Everyone deserves a safe and stable place to call home, and affordable housing is the bedrock of a strong community. In recent years, Boston’s population has grown steadily. This growth has contributed to high housing costs--and many people are feeling the pressure. Keeping up with housing demand and increasing affordability is crucial to making sure working people, families, seniors, and everyone can continue to thrive in the communities they love. It’s also a key strategy for wealth building, preventing displacement, and ending chronic homelessness. A strong commitment to housing affordability will be more important than ever throughout the recovery from COVID-19. 

John’s record:

  • As Executive Director of the Dudley Street Neighborhood Initiative, John led the creation of the largest urban land trust in the country, creating hundreds of affordable homes and protecting residents from eviction in Roxbury and Dorchester.

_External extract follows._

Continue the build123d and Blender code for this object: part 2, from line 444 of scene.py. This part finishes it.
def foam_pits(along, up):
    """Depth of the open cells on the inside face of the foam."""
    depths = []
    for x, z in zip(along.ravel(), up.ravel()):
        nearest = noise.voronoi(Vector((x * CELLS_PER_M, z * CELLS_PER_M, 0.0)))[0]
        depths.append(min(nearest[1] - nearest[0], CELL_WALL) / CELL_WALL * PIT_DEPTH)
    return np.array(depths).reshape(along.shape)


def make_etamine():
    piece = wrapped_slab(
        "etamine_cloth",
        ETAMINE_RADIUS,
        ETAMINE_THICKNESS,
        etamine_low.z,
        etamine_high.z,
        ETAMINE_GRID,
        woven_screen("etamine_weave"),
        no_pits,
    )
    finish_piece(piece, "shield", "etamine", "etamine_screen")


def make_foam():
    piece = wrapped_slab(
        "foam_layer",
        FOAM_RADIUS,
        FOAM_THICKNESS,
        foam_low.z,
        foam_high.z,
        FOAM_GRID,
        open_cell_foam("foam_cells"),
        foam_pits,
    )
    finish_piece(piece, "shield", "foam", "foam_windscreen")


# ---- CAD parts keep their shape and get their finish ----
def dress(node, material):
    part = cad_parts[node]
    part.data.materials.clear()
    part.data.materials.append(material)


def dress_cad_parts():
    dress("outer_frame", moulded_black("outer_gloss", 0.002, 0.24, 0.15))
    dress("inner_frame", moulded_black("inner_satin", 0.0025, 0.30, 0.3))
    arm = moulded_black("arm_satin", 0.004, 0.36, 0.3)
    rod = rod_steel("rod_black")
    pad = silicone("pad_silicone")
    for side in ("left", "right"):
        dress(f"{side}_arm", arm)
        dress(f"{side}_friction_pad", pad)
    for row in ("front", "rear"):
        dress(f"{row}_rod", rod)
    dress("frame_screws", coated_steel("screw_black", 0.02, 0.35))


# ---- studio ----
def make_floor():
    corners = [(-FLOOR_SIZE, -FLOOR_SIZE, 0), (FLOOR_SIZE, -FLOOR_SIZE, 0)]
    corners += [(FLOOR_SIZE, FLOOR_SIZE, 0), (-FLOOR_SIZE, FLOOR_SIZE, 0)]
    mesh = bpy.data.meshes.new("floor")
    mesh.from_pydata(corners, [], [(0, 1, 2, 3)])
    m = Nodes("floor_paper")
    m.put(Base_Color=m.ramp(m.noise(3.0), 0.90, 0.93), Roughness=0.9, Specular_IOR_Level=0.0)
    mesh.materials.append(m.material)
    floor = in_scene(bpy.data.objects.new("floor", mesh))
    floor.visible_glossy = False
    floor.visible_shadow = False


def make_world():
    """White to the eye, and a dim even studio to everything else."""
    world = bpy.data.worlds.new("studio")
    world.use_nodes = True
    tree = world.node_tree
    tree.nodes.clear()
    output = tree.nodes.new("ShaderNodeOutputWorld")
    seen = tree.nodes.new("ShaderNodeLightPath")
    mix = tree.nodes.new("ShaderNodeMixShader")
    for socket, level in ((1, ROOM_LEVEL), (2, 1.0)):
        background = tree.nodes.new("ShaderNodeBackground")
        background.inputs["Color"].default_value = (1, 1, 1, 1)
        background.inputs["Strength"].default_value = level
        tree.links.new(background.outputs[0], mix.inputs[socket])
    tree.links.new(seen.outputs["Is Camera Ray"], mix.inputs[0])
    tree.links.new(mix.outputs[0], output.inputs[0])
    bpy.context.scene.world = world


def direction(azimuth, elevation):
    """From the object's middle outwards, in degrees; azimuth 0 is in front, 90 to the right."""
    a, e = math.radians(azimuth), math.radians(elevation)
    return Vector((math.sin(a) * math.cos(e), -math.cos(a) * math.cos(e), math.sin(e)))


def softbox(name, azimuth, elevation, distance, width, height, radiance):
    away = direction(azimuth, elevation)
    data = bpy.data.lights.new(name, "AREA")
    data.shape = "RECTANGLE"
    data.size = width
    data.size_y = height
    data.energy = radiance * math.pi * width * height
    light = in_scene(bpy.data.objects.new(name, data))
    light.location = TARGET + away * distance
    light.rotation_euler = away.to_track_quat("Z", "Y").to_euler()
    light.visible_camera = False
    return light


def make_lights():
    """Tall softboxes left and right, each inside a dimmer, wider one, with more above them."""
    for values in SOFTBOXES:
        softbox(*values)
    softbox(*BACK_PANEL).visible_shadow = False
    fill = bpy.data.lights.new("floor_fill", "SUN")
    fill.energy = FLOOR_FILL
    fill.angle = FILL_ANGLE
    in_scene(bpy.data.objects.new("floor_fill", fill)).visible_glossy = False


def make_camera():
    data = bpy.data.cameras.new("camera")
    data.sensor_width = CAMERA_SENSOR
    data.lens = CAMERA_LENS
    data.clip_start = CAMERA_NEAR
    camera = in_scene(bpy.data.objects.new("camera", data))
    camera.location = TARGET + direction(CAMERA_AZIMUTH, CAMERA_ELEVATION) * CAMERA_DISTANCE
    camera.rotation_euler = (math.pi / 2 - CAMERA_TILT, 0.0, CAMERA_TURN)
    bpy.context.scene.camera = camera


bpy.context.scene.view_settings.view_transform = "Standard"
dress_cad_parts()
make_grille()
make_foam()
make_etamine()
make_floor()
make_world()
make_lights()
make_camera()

  • John has decades of experience bringing community members, developers, advocacy groups, and government agencies to the table to preserve and create housing affordability.

  • As Chief of Economic Development for the City of Boston, John led efforts to demand more from developers and put City land and resources toward affordable housing.

  • As a lifelong resident of Roxbury and Dorchester, with experience as a community organizer, non-profit leader and government official, John has the vision, skills, and experience to continue growing Boston’s economy while also increasing housing affordability and community resilience.

As Mayor, John will:

  • Take immediate steps to assist Bostonians at risk of eviction due to the COVID-19 economic crisis by providing rent assitance. Even beyond the COVID-19 crisis, John will work towards lifting up residents who are at risk of eviction and often living paycheck to paycheck.

  • Increase housing production in Boston in order to keep up with demand and stabilize rents and housing costs.

  • Dedicate more City resources for affordable homes and public housing options, including more affordable housing for seniors and people with disabilities. Use more City-owned land for affordable homes, and also call on the State and Federal governments to contribute more to housing affordability in Boston.

  • Leverage City-owned buildings to create housing adjacent to libraries, community centers, and other public assets.

  • Encourage cities and towns surrounding Boston to do their fair share in preserving and building affordable housing.

  • Build on the City’s homeownership programs and mortgage products, so more people have access to the stability that homeownership brings.

  • Call on colleges and universities to build more on-campus housing to preserve neighborhood homes for working families.

  • Grow the City’s Office of Housing Stability to make sure tenants know their rights and protect them from eviction.